Would ISIS have become a problem if that region was divided into nations that had borders and less complicated ethnic and religious composition? I don’t know. But I think, though I can’t prove it, that it would have been less likely for a group like ISIS to have come to power.
Why? Because the complicated ethnic and religious composition resulted in oppression. For example, Syria was ruled by the Shias even though the Sunnis were the majority, leading to oppression of the Sunnis. As President Obama said in an interview with Vice News: “Where a young man who is growing up has no education and no prospects for the future, is looking around, and the one way that he can get validation, power, respect is if he’s a fighter. And this looks like the toughest gang around, so let me affiliate with them. And now you’re giving me a religious rationale for doing this.”
The second reason why I think that the West caused the ISIS problem is their use of people in that region to fight proxy wars.

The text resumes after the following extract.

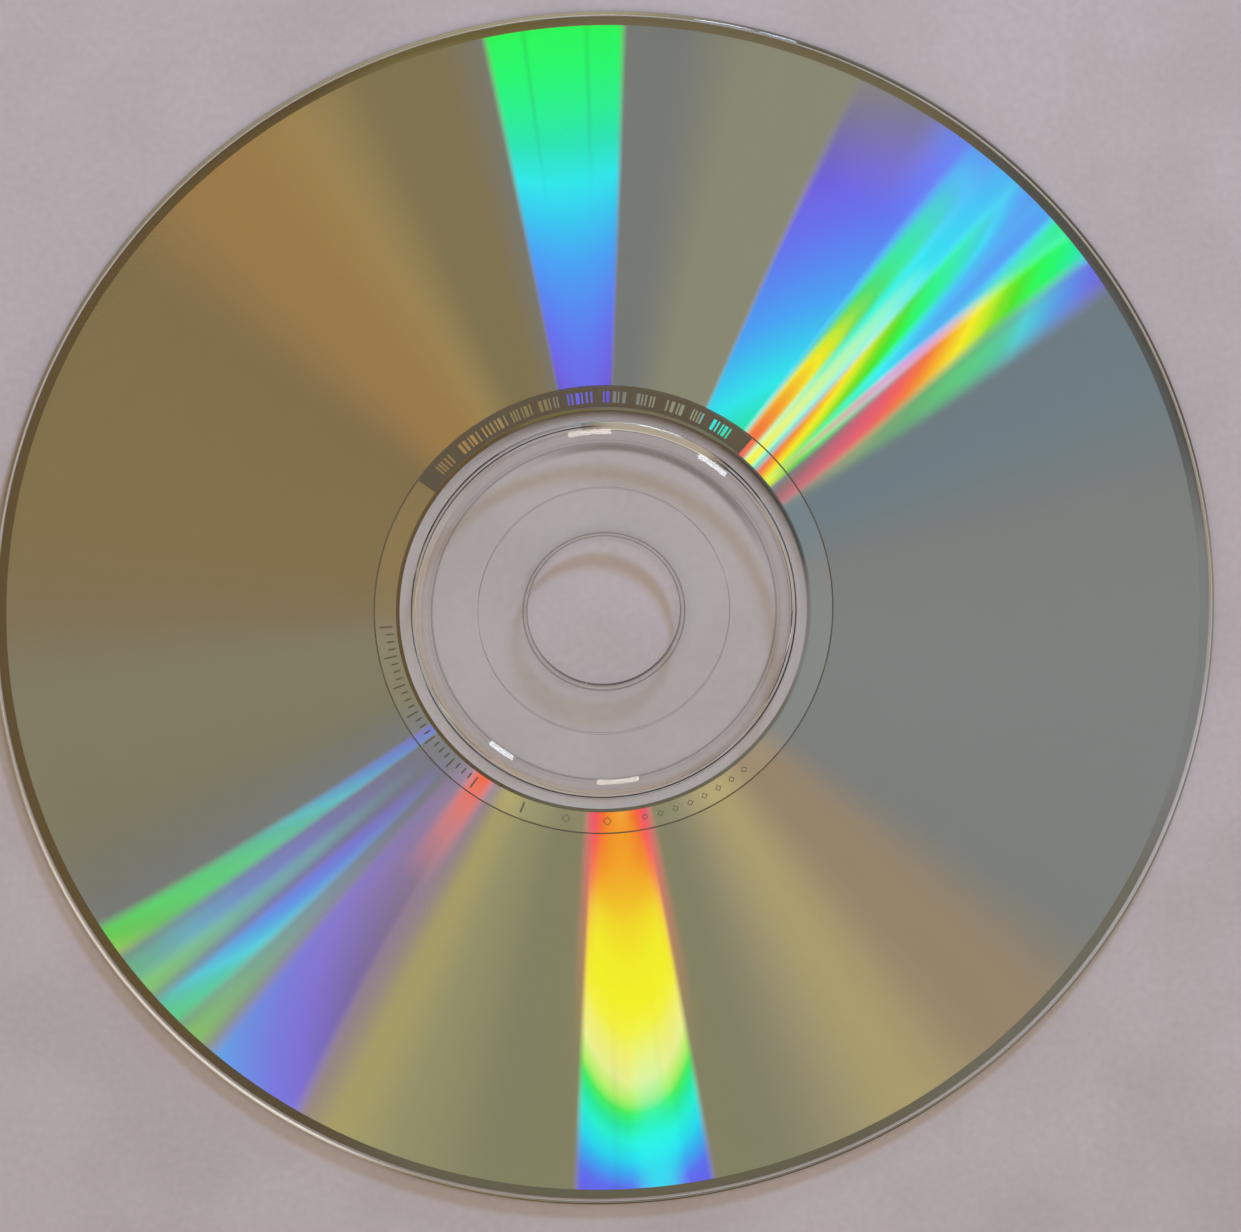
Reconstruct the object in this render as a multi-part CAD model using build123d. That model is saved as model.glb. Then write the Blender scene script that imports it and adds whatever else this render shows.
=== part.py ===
from build123d import *
import os

# A compact disc, lying on its label side with the read side up.
# The origin is at the bottom centre of the disc, on the face that it rests on, with +Z up.
# All sizes are in millimetres.

# The disc as a whole
disc_diameter = 120.0
disc_thickness = 1.2          # over the data area, with both films
hole_diameter = 15.0

# Moulded outer edge of the clear disc
read_edge_radius = 0.3        # rounding of the outer edge on the read side
label_edge_bevel = 0.12       # bevel of the outer edge on the label side

# Centre hole edges
read_bevel_width = 0.42       # the bevel that guides the disc on to a spindle
read_bevel_depth = 0.3
label_bevel = 0.08            # edge break left by the punch on the label side

# Recess that the mould's centre insert leaves around the hole, on both sides
insert_mark_diameter = 24.8
insert_mark_depth = 0.04
insert_mark_draft = 0.03      # how far the step leans out towards its mouth

# Raised stacking ring on the read side
stack_ring_diameter = 35.3    # to the middle of the ring
stack_ring_width = 1.5
stack_ring_height = 0.24
stack_ring_crown = 0.5        # flat width on top of the ring
stack_ring_root_fillet = 0.1
stack_ring_top_fillet = 0.12

# Groove that the stamper's inner holder leaves on the label side
holder_groove_diameter = 37.4  # to the middle of the groove
holder_groove_width = 0.5
holder_groove_depth = 0.16
holder_groove_floor = 0.22

# Mirror film: the recording stack and the metal, sputtered on the label side
mirror_inner_diameter = 40.8
mirror_outer_diameter = 117.2
mirror_thickness = 0.02

# Protective lacquer and print, cast over the mirror film and past its edges
coat_cover = 0.03             # coat below the mirror film
coat_inner_overlap = 0.36     # how far the coat seals past the film's inner edge
coat_outer_setback = 0.5      # bare plastic between the coat and the outer edge

# Heights and radii worked out from the sizes above
label_plane = coat_cover + mirror_thickness
read_plane = disc_thickness
disc_radius = disc_diameter / 2
hole_radius = hole_diameter / 2
mirror_inner_radius = mirror_inner_diameter / 2
mirror_outer_radius = mirror_outer_diameter / 2
coat_inner_radius = mirror_inner_radius - coat_inner_overlap
coat_outer_radius = disc_radius - coat_outer_setback
insert_mark_radius = insert_mark_diameter / 2
read_mark_floor = read_plane - insert_mark_depth
label_mark_floor = label_plane + insert_mark_depth


def revolved(points):
    """A ring whose half section is the closed outline through the points (radius, height)."""
    outline = Polyline(*[(radius, 0, height) for radius, height in points], close=True)
    return revolve(make_face(outline), Axis.Z)


def annulus(inner_radius, outer_radius, low, high):
    """A flat ring between two radii and two heights."""
    corners = [
        (inner_radius, low),
        (outer_radius, low),
        (outer_radius, high),
        (inner_radius, high),
    ]
    return revolved(corners)


def edges_at(solid, radius, height):
    """The circular edges of a solid at one radius and one height."""
    found = [
        edge
        for edge in solid.edges().filter_by(GeomType.CIRCLE)
        if abs(edge.radius - radius) < 1e-4 and abs(edge.center().Z - height) < 1e-4
    ]
    return ShapeList(found)


def moulded_blank():
    """The flat polycarbonate disc with its punched centre hole and rounded outer edge."""
    blank = annulus(hole_radius, disc_radius, label_plane, read_plane)
    blank = fillet(edges_at(blank, disc_radius, read_plane), read_edge_radius)
    return chamfer(edges_at(blank, disc_radius, label_plane), label_edge_bevel)


def insert_mark(face, floor):
    """The shallow drafted step around the hole, cut from a face of the disc to the step's floor."""
    return revolved(
        [
            (hole_radius, face),
            (insert_mark_radius, face),
            (insert_mark_radius - insert_mark_draft, floor),
            (hole_radius, floor),
        ]
    )


def stacking_ring():
    """The raised ring that keeps stacked discs apart, with sloped flanks and a soft crown."""
    middle = stack_ring_diameter / 2
    foot = stack_ring_width / 2
    crown = stack_ring_crown / 2
    top = read_plane + stack_ring_height
    root = (read_plane + label_plane) / 2
    return revolved(
        [
            (middle - foot, root),
            (middle + foot, root),
            (middle + foot, read_plane),
            (middle + crown, top),
            (middle - crown, top),
            (middle - foot, read_plane),
        ]
    )


def holder_groove():
    """The tapered groove on the label side, wider at its mouth than at its floor."""
    middle = holder_groove_diameter / 2
    mouth = holder_groove_width / 2
    floor = holder_groove_floor / 2
    return revolved(
        [
            (middle - mouth, label_plane),
            (middle + mouth, label_plane),
            (middle + floor, label_plane + holder_groove_depth),
            (middle - floor, label_plane + holder_groove_depth),
        ]
    )


def hole_bevels():
    """The cuts that bevel the centre hole at the read side and break its edge at the label side."""
    read_bevel = revolved(
        [
            (hole_radius, read_mark_floor - read_bevel_depth),
            (hole_radius + read_bevel_width, read_mark_floor),
            (hole_radius, read_mark_floor),
        ]
    )
    label_break = revolved(
        [
            (hole_radius, label_mark_floor),
            (hole_radius + label_bevel, label_mark_floor),
            (hole_radius, label_mark_floor + label_bevel),
        ]
    )
    return read_bevel, label_break


def clear_substrate():
    """The injection-moulded polycarbonate disc, one clear piece."""
    disc = moulded_blank() + stacking_ring()
    middle = stack_ring_diameter / 2
    top = read_plane + stack_ring_height
    for side in (-1, 1):
        crown_edge = edges_at(disc, middle + side * stack_ring_crown / 2, top)
        disc = fillet(crown_edge, stack_ring_top_fillet)
        root_edge = edges_at(disc, middle + side * stack_ring_width / 2, read_plane)
        disc = fillet(root_edge, stack_ring_root_fillet)
    read_mark = insert_mark(read_plane, read_mark_floor)
    label_mark = insert_mark(label_plane, label_mark_floor)
    for cut in (read_mark, label_mark, holder_groove(), *hole_bevels()):
        disc = disc - cut
    return disc


def mirror_film():
    """The reflecting film, bonded to the label side of the clear disc."""
    return annulus(mirror_inner_radius, mirror_outer_radius, coat_cover, label_plane)


def label_coat():
    """The lacquer and print, which cover the mirror film and seal both of its edges."""
    return annulus(coat_inner_radius, coat_outer_radius, 0, label_plane) - mirror_film()


parts = {
    "clear_substrate": clear_substrate(),
    "mirror_film": mirror_film(),
    "label_coat": label_coat(),
}

os.makedirs("parts", exist_ok=True)
for name, shape in parts.items():
    export_step(shape, f"parts/{name}.step")
    size = shape.bounding_box().size
    print(name, round(shape.volume, 2), size)
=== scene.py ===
# A rewritable compact disc that lies read side up on a pale floor.
# Sizes in the dictionaries are millimetres and degrees; meshes are made in metres.
# An azimuth is counted from +X towards +Y, seen from above.

import math
import random

import bpy
from mathutils import Matrix, Vector


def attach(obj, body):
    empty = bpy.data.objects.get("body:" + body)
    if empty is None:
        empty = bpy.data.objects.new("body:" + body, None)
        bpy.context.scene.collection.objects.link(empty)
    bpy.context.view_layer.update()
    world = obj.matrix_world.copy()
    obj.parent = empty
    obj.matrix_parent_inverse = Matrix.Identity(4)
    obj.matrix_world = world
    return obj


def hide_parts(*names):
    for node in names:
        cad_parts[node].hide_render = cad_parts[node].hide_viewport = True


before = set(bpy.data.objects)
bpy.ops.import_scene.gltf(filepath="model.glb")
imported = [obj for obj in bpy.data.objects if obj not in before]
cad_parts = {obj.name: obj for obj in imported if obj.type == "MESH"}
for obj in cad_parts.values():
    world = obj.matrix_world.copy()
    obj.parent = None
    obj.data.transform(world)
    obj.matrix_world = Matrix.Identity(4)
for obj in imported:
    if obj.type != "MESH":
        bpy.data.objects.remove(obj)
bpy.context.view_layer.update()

mm = 0.001
around = 360                  # faces round a full turn
widest = 3.0                  # of one face along the radius
print("frame loaded:", sorted(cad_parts))


# Small helpers for meshes and node trees

def roundedOutline(corners, steps=6):
    # corners are (radius, height, rounding); a rounded corner becomes an arc
    points = []
    for i, (r, z, rounding) in enumerate(corners):
        here = Vector((r, z))
        if not rounding:
            points.append((r, z))
            continue
        before = (Vector(corners[i - 1][:2]) - here).normalized()
        after = (Vector(corners[(i + 1) % len(corners)][:2]) - here).normalized()
        opening = before.angle(after)
        reach = rounding / math.tan(opening / 2)
        centre = here + (before + after).normalized() * (rounding / math.sin(opening / 2))
        first = here + before * reach - centre
        last = here + after * reach - centre
        swing = first.angle_signed(last)
        for k in range(steps + 1):
            turn = -swing * k / steps
            c, s = math.cos(turn), math.sin(turn)
            points.append((
                centre.x + first.x * c - first.y * s,
                centre.y + first.x * s + first.y * c,
            ))
    return points


def divided(outline):
    # long steps of the outline get points between, so that no face is a long sliver
    points = []
    for i, (r, z) in enumerate(outline):
        after = outline[(i + 1) % len(outline)]
        parts = max(1, math.ceil(math.hypot(after[0] - r, after[1] - z) / widest))
        for k in range(parts):
            points.append((r + (after[0] - r) * k / parts, z + (after[1] - z) * k / parts))
    return points


def turnedPiece(name, outline, sharp=32):
    # a closed outline (radius, height) in millimetres, turned round Z
    outline = divided(outline)
    count = len(outline)
    verts, faces = [], []
    for k in range(around):
        a = 2 * math.pi * k / around
        for r, z in outline:
            verts.append((r * math.cos(a) * mm, r * math.sin(a) * mm, z * mm))
    for k in range(around):
        near, far = k * count, ((k + 1) % around) * count
        for i in range(count):
            j = (i + 1) % count
            faces.append((near + i, far + i, far + j, near + j))
    return meshPiece(name, verts, faces, sharp)


def meshPiece(name, verts, faces, sharp=32):
    mesh = bpy.data.meshes.new(name)
    mesh.from_pydata(verts, [], faces)
    mesh.validate()
    mesh.shade_smooth()
    mesh.set_sharp_from_angle(angle=math.radians(sharp))
    piece = bpy.data.objects.new(name, mesh)
    bpy.context.collection.objects.link(piece)
    return piece


def addPlate(verts, faces, points, low, high):
    # a thin flat plate over the (x, y) points, both in millimetres
    start, count = len(verts), len(points)
    verts += [(x * mm, y * mm, low * mm) for x, y in points]
    verts += [(x * mm, y * mm, high * mm) for x, y in points]
    faces.append(tuple(start + count + i for i in range(count)))
    faces.append(tuple(start + i for i in reversed(range(count))))
    for i in range(count):
        j = (i + 1) % count
        faces.append((start + i, start + j, start + count + j, start + count + i))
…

ISIS grew out of al-Qaeda. According to the Wikipedia page: “al-Qaeda’s origins can be traced to the Soviet War in Afghanistan (December 1979 to February 1989). The US viewed the conflict in Afghanistan, with the Afghan Marxists and allied Soviet troops on one side and the native Afghan mujahideen, some of whom were radical Islamic militants, on the other, as a blatant case of Soviet expansionism and aggression. A CIA program called Operation Cyclone channeled funds through Pakistan’s Inter-Services Intelligence agency to the Afghan Mujahideen who were fighting the Soviet occupation.”

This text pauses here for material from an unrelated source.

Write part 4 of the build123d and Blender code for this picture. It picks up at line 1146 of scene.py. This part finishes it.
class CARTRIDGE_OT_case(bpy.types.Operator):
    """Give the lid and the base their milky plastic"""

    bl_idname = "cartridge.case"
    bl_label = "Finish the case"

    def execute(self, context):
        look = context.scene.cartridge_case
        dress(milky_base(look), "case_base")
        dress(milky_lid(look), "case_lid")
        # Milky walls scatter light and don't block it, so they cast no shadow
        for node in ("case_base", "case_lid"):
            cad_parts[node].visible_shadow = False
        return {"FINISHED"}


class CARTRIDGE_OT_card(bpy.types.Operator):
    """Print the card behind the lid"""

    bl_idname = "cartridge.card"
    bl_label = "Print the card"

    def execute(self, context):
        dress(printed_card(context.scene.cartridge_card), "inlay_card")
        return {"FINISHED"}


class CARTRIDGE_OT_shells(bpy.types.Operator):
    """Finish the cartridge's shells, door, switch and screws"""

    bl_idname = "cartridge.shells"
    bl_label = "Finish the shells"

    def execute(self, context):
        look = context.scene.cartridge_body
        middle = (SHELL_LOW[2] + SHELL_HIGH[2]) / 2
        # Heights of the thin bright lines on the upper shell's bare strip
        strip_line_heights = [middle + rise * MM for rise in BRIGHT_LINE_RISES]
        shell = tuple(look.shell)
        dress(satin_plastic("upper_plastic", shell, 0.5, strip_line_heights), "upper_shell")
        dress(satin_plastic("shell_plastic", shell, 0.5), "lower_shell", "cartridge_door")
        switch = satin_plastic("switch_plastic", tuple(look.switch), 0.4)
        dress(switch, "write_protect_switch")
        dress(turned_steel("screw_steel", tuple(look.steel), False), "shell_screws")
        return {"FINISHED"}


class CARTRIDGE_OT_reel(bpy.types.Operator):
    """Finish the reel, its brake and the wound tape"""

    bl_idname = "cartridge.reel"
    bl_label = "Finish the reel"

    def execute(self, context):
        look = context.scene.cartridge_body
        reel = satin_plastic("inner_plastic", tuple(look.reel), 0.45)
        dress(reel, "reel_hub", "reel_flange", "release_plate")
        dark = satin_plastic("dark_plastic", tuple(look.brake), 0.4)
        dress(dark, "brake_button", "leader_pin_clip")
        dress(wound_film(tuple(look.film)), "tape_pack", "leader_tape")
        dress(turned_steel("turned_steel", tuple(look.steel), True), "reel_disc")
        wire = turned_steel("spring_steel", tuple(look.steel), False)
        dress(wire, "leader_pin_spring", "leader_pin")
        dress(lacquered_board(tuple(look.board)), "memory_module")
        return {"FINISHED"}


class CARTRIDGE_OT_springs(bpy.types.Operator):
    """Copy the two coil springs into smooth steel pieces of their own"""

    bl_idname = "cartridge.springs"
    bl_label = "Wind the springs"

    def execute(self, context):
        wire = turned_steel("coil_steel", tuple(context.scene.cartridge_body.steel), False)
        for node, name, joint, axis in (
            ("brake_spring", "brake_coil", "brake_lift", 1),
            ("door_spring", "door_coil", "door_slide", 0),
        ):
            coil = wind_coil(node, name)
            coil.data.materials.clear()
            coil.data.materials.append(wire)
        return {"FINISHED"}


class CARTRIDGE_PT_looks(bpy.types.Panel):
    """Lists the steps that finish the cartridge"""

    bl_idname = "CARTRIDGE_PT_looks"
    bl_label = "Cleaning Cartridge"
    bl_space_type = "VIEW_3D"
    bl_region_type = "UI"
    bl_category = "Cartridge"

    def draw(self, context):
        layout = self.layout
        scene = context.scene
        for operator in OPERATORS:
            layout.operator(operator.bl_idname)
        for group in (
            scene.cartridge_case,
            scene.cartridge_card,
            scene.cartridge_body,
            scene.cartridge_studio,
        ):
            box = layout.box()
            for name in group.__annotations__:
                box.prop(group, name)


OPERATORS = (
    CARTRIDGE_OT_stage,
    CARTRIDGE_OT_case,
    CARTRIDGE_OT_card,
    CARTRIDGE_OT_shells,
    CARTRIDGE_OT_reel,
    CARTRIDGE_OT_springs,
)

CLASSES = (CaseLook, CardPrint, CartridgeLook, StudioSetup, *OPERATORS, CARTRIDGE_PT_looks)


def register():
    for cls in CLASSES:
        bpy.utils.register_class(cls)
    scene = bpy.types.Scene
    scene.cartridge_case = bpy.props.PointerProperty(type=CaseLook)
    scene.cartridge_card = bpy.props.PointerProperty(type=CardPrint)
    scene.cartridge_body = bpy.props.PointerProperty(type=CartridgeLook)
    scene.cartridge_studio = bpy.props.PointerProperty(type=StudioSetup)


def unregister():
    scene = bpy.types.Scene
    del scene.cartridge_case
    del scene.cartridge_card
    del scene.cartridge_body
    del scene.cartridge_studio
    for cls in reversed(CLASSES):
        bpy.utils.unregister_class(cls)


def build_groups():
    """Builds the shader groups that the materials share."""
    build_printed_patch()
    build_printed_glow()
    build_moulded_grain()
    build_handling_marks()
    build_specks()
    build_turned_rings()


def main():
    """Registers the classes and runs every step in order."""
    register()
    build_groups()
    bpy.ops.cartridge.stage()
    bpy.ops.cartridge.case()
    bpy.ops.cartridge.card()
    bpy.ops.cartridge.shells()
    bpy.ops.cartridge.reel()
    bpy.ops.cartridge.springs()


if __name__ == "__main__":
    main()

How much money was channeled to these Islamic militants that eventually became al-Qaeda? Again from Wikipedia: “Aid to Gulbuddin Hekmatyar, an Afghan mujahideen leader and founder and leader of the Hezb-e Islami radical Islamic militant faction, alone amounted “by the most conservative estimates” to $600 million.” Not only that, “there is evidence that the CIA supported Hekmatyar’s drug trade activities by giving him immunity for his opium trafficking, which financed the operation of his militant faction.” Hekmatyar continued to work closely with Osama Bin Laden, who went on to form al-Qaeda.
But it’s not just the USA during the Cold War era. Even recently, the West have been using the people in the area to fight proxy wars. In trying to isolate the Syrian regime of Bashar al-Assad, the West had supported various rebel groups in Syria. The British MI6 and CIA had cooperated to transfer arms to Syrian Islamist rebels from Libyan stockpiles after the fall of Gaddafi in 2012. The group that eventually became ISIS is one of the beneficiaries of these transfers.

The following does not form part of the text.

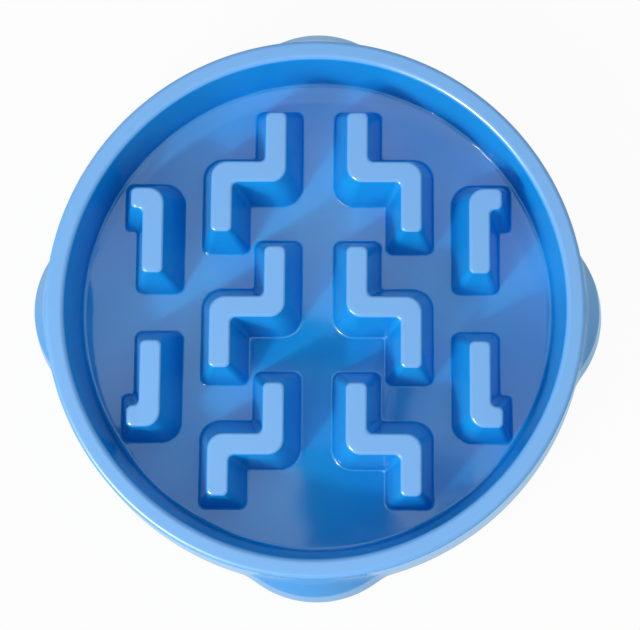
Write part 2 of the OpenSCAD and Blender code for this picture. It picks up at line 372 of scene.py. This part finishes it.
def strip_cap(bm, ring):
    """Closes a ridge's top with quads across it."""
    n = len(ring)
    for j in range(n // 2 - 1):
        bm.faces.new((ring[j], ring[j + 1], ring[n - 2 - j], ring[n - 1 - j]))


def add_ridges(bm, profile, steps):
    """Adds the ten ridges or their hollow insides, and returns their lowest rings."""
    lowest = []
    for points, rounding, sx, sy, dy in ridge_places():
        rings = []
        for outwards, h in profile:
            flat = rounded_outline(points, rounding, steps, outwards)
            rings.append(ring_of(bm, [(sx * p.x, sy * p.y + dy, FLOOR_Z + h) for p in flat]))
        bridge(bm, rings)
        strip_cap(bm, rings[-1])
        lowest.append(rings[0])
    return lowest


def fill_between(bm, outer, holes):
    edges = closed_edges(bm, outer)
    for hole in holes:
        edges += closed_edges(bm, hole)
    bmesh.ops.triangle_fill(bm, use_beauty=True, use_dissolve=False, edges=edges)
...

So the problem of ISIS and the resultant death and carnage certainly has roots in the actions of the West. As The Guardian puts it: “Endless western military interventions in the Middle East have brought only destruction and division.” The West needs to acknowledge that ISIS is a problem of their making. They had a very strong hand in the germination of this problem that has now come back to bite it in its ass. Only then can we even begin to hope that this problem can be solved.
But acknowledgement is just the start. After acknowledging the problem, I think the West can do two things.
First, it can stage military operations that halt the expansion of ISIS. As The Atlantic puts it: “Given everything we know about the Islamic State, continuing to slowly bleed it, through air strikes and proxy warfare, appears the best of bad military options… they can keep the Islamic State from fulfilling its duty to expand. And with every month that it fails to expand, it resembles less the conquering state of the Prophet Muhammad than yet another Middle Eastern government failing to bring prosperity to its people.”
Second, and this is just as crucial, if not more so, the West needs to help the vast majority of Muslims improve their daily livelihood. The West needs to help the vast majority of Muslim get access to quality education, have adequate opportunities to earn a better living, and move into the middle class. At the very very least, the West needs to ensure that the Muslims in their countries feel safe and a valued community their societies. Doing this may not entirely remove all the reasons for Muslims to join ISIS, but not doing this will certainly drive more Muslims to join ISIS.
The West needs to face up to the fact that they are complicit in creating the monster that is ISIS, then they need to commit to their role in slaying it.